Soon we hear the distinctive sound of water going somewhere in a hurry. Could this be the new River with a new lease of life? We head towards a tumbling water feature and a frozen lake. Here, ducks skate happily on the ice then scoot into the churning water. A babble of honking, snorts, quacks and hoots competes with the white noise of the fountain.
We walk on, bent on finding a refreshing cuppa and maybe a nice cake too. Someone is standing on the grass nearby doing something energetically marshal arty. Deer lye down in a fenced off area, dogs and their owner’s dash about amongst toddling wayward children and their admonishing parents. The sun lures us to sit outside the café and bask whilst munching on home-made shortbread.

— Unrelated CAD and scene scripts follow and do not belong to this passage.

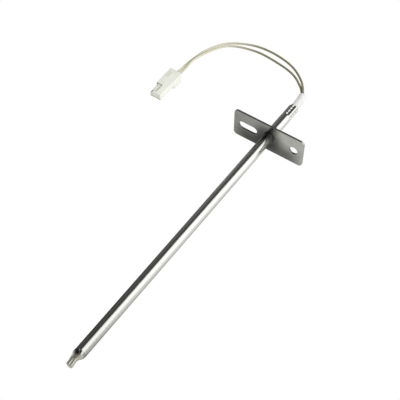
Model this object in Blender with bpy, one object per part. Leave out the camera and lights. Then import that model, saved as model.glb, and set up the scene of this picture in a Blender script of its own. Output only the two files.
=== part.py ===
"""Two-wire resistance temperature probe in a stainless sheath, with flange, leads and connector.

The tube lies along Y, its swaged point towards -Y and its wires towards +Y. The flange stands on
its long edge across the tube, and the free wires curve round to a two-way nylon connector, which
lies on the same surface as the flange. Units are metres, +Z is up, and the origin is on that
surface, below the middle of the tube.
"""

import math

import bmesh
import bpy
from mathutils import Vector

MM = 0.001

# Sheath: a 1/4 inch stainless tube, closed at its point
TUBE_LENGTH = 206.4 * MM
TUBE_R = 3.175 * MM
TUBE_BORE_R = 2.675 * MM
NECK_R = 1.85 * MM
NECK_LENGTH = 4.0 * MM
TAPER_LENGTH = 2.9 * MM
TIP_CHAMFER = 0.3 * MM
TIP_TO_BORE = 7.0 * MM
BORE_CONE_LENGTH = 3.0 * MM
BORE_END_R = 0.6 * MM
TIP_TO_FLANGE = 177.7 * MM
TUBE_SIDES = 36

# Three flutes pressed into the point, and rows of six dents pressed round the rear end
FLUTES = 3
FLUTE_DEPTH = 0.9 * MM
FLUTE_LENGTH = 12.0 * MM
FLUTE_STEPS = 14
FLUTE_SHARPNESS = 2
FLUTE_TURN = math.radians(-10)
DENTS = 6
DENT_DEPTH = 0.3 * MM
DENT_LENGTH = 2.3 * MM
DENT_PITCH = 2.6 * MM
DENT_ROWS = 4
DENT_TO_END = 1.6 * MM
DENT_STEPS = 26

# Flange: a steel plate with a round hole, a slot and the tube's hole
FLANGE_WIDTH = 46.7 * MM
FLANGE_HEIGHT = 20.0 * MM
FLANGE_THICKNESS = 1.2 * MM
FLANGE_CORNER_R = 2.4 * MM
HOLE_X = 17.1 * MM
HOLE_R = 2.7 * MM
SLOT_X = -13.75 * MM
SLOT_LENGTH = 12.6 * MM
TUBE_CLEARANCE = 0.28 * MM
COLLAR_R = 3.9 * MM
COLLAR_LENGTH = 1.0 * MM
COLLAR_CHAMFER = 0.25 * MM

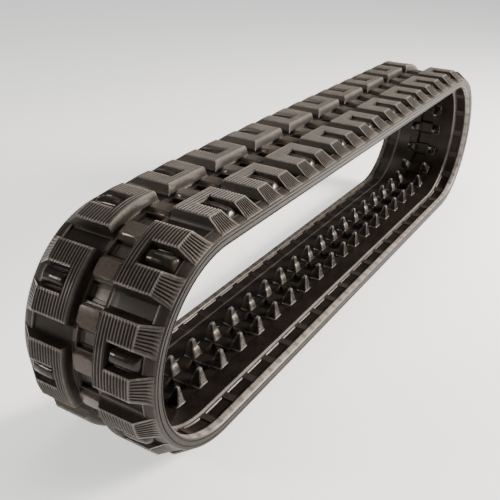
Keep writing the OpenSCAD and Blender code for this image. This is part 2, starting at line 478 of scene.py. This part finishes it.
# ---------------------------------------------------------------- sub-assemblies


@dataclass(frozen=True)
class BeltBody:
    """The moulded belt: middle pads and pockets outside, wheel paths and windows inside.

    Heights on the outside are measured up from the tread face, and on the inside towards the
    wheels from the roller path. Shares along the belt are in pitches from the nearest core.
    """

    path: LoopPath
    half_width: float
    thickness: float
    pad_height: float = 9.0
    pad_half_width: float = 30.0
    pad_half_length: float = 0.245
    pocket_half_width: float = 22.5
    pocket_half_length: float = 0.205
    pocket_depth: float = 8.5
    window_half_width: float = 25.0
    window_half_length: float = 0.22
    window_depth: float = 11.0
    window_flare: float = 0.07
    edge_pocket_depth: float = 2.4
    dash_height: float = 0.9
    inset_depth: float = 1.8
    crown_height: float = 0.8
    channel_depth: float = 1.6
    channel_profile: Table = ((23.5, 0), (27, 1), (31, 1), (36, 0))
    rim_profile: Table = ((0, 0), (129, 0), (133, 4.2), (137, 4.6), (146, 3.2), (153, 0.8),
                          (157, -1.2))
    wheel_side_profile: Table = ((0, -1), (53, -1), (54, 0), (101, 0), (105, -3), (140.5, -3),
                                 (142.5, 0), (157, 0), (159, -1.6))
    nose_length: float = 12.0
    nose_steps: tuple[float, ...] = (1.0, 0.93, 0.8, 0.6, 0.3, 0.04)

    def along_lines(self) -> np.ndarray:
        """Shares of a pitch, from one window's middle to the next, where the mesh has rings."""
        pad = self.pad_half_length
        pocket = 0.5 - self.pocket_half_length
        window = 0.5 - self.window_half_length
        lines = [0.0, 0.06, pad - 0.06, pad - 0.035, pad - 0.015, pad, pocket, pocket - 0.010,
                 window - 0.07, window - 0.045, window - 0.022, window, 0.115, 0.14, 0.155, 0.18,
                 0.07, 0.09, 0.32, 0.34, 0.365, 0.375, 0.41, 0.43, 0.5]
        return mirrored(lines)

    def outer(self, share: np.ndarray, across: np.ndarray) -> np.ndarray:
        """Height of the tread face.

        The pad is a rounded plateau on a superellipse about each core. The pocket is a sunk
        rectangle midway between two cores with a second, smaller one in its floor. Near the
        edge of the belt the floor rises in a rim and slopes off to the side.
        """
        y = np.abs(across)
        a = np.abs(share)
        from_window = 0.5 - a
        ellipse = ((y / self.pad_half_width) ** 6 + (a / self.pad_half_length) ** 6) ** (1 / 6)
        pad = self.pad_height * (1 - smooth(ellipse, 0.80, 1.0))
        crown = self.crown_height * np.clip(1 - (y / self.pad_half_width) ** 2, 0, 1)
        sunk = (1 - smooth(y, self.pocket_half_width, self.pocket_half_width + 1)) * (
            1 - smooth(from_window, self.pocket_half_length, self.pocket_half_length + 0.010))
        inner = (1 - smooth(y, 14.5, 15.5)) * (1 - smooth(from_window, 0.125, 0.135))
        channel = self.channel_depth * profile(y, self.channel_profile) * (pad < 0.5)
        return (pad + crown * (pad > 0.5) - self.pocket_depth * sunk - self.inset_depth * inner
                - channel + profile(y, self.rim_profile))

    def inner(self, share: np.ndarray, across: np.ndarray) -> np.ndarray:
        """Height of the wheel side.

        The sprocket windows are sunk midway between two cores, with slanting ends. The roller
        path is flat, and beyond it lie a trough with one pocket to a pitch and an edge strip
        cut into dashes.
        """
        y = np.abs(across)
        from_window = 0.5 - np.abs(share)
        window = (1 - smooth(y, self.window_half_width - 3, self.window_half_width)) * (
            1 - smooth(from_window, self.window_half_length,
                       self.window_half_length + self.window_flare))
        pocket = band(y, 109, 138, 2) * (1 - smooth(from_window, 0.36, 0.385))
        dash = band(y, 143.5, 156.5, 1.5) * self.dashes(share)
        return (profile(y, self.wheel_side_profile) - self.window_depth * window
                - self.edge_pocket_depth * pocket + self.dash_height * dash)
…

Time to move on. We pass someone else doing a noisier and jerky form of marshal art, watched by his cohorts. WE walk between two churches and out onto Stoke Newington Church Street. Turning left, we march up the obstacle strewn pavements, past posh cafes, book stores, a double-bass shop and someone setting out bric-a-brac on the pavement to sell.
To our left, the steps of Abney Park Cemetery lure us away from the bustle of a Stoke Newington Saturday into the peace and quiet of this nature reserve in the heart of the bustling city. Cracked and fallen headstones, ornate obelisks and tombs jumble together. Ivy rampages about in competition with the immovable carved Victorian wreaths.
On a breath of wind the pungence of wood smoke greets us. A log lies smoking and smouldering. Last year’s blackberries hang dried and unpicked, tangled with the dark hedges of the vigorous holly.
As though the greenery and the tombs willed it, the world beyond the walls of this place cannot be heard. Time moves on and so do we, moving out of the gates and back to the world.
Stoke Newington High Street is the end of this days walk. The 106 bus bears us back to Finsbury Park. Tired but exhilarated, I sink gladly into my chair beside the gas fire to snooze contentedly over the afternoon play.